REACTION: ‘I’ve never known morale to be so low,” says Billy Kerr, a town planner at South Lanarkshire Council, which last week announced it would have to cut spending by £111m, or 12%, by 2013-14.

At 56, he will be one of the first wave caught out by the higher pension age.

“I thought I had nine years left, now I’ve ten.

“The Tories said we’re all in this together and we have to share the pain. But we never shared the gain in local government. We never got bonuses.”

His wife Lesley, who has been on incapacity benefit for back trouble since 1999, said the looming changes just added to people’s worries. “I had a test on Friday and an ambulance and paramedics had to take away one of the chaps being assessed. That was pure stress.”

Clare Simpson of Parenting Across Scotland, an umbrella group for some of the country’s biggest charities which is currently researching the impact of the recession on families, said worse is to come.

“I feel like you ain’t seen nothing yet. A lot of people feel they have not been affected as yet but I think it’s really going to start to hit soon. There will be a lot of cuts in council services, and in jobs. There will be lots of jobs lost in voluntary services. I think a lot of people are sitting there thinking, ‘Recession? What recession?’ but that will change.”

DOES IT ALL ADD UP? Robert Chote, director of the Institute for Fiscal Studies, said the Tory plans were a mere “dent” in the debt mountain .
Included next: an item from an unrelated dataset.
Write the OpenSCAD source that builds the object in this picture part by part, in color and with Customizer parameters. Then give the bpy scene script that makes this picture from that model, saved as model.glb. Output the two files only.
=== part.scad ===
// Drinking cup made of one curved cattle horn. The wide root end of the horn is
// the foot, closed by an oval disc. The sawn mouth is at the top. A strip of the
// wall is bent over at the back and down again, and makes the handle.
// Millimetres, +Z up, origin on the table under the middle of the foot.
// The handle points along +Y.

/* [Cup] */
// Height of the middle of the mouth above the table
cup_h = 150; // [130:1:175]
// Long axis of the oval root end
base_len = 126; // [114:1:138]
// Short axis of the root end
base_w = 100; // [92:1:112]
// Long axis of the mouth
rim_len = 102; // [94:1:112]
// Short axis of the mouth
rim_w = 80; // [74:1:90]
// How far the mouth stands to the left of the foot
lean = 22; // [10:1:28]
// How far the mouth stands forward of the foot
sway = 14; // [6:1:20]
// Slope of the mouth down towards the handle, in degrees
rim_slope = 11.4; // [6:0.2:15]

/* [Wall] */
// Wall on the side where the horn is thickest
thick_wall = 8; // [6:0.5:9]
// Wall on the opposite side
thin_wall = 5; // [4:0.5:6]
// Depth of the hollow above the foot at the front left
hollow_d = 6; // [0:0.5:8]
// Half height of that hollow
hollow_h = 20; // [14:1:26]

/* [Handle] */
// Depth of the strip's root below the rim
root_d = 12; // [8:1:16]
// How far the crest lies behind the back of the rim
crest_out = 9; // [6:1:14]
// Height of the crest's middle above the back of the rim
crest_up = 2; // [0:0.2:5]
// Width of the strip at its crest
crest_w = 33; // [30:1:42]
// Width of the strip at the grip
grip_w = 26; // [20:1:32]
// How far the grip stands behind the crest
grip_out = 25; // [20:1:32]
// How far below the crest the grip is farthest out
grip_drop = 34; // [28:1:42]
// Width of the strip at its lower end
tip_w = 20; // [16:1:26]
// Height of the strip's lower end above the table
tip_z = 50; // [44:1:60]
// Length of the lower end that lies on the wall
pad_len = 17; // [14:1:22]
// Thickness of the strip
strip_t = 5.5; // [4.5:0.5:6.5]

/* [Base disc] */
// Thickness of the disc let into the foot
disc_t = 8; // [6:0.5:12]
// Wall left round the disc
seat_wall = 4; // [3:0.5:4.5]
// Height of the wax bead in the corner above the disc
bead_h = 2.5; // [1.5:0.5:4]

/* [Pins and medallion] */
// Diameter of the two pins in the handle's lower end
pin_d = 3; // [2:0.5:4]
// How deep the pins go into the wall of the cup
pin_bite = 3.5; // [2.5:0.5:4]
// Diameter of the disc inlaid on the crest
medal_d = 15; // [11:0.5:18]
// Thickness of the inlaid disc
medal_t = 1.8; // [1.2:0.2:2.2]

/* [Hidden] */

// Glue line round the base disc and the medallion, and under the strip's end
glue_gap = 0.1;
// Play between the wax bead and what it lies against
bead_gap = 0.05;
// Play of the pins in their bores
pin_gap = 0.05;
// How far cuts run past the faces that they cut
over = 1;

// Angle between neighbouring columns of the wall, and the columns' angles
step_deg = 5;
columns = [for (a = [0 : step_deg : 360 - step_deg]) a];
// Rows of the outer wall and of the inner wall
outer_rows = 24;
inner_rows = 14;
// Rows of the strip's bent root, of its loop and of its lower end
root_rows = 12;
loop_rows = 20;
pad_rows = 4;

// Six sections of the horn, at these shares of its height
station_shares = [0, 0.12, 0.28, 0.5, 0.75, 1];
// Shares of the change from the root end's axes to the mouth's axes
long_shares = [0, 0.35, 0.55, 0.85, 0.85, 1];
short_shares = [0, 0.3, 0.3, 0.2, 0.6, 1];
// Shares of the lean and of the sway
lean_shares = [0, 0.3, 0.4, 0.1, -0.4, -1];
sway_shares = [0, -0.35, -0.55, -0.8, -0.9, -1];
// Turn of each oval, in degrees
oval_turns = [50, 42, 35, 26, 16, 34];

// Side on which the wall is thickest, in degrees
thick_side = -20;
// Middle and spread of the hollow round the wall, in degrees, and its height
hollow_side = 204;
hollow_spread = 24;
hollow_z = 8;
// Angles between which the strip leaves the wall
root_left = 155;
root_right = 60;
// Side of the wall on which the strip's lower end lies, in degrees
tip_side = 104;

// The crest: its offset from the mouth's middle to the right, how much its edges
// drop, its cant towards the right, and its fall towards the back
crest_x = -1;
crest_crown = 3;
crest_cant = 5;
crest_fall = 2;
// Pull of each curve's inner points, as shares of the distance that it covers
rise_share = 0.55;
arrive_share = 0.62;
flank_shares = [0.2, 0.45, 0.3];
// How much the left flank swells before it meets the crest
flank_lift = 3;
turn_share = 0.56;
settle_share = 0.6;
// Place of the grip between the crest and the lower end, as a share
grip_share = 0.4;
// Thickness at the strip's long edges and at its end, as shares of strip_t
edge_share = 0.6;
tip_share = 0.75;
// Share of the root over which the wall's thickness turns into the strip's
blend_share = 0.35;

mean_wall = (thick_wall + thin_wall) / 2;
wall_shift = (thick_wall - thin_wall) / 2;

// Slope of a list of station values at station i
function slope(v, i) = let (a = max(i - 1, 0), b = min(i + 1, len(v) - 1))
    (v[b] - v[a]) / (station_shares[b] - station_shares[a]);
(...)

“If the deficit is to be halved by 2014, the cuts, if they raise what they say, are still one-sixth of the whole of the tightening [required],” he said. In other words, austerity measures will have to be far, far worse than any politician dares admit.

John McLaren, from the Centre for Public Policy for Regions at Strathclyde University, said: “What matters is when they say how much each government department gets.”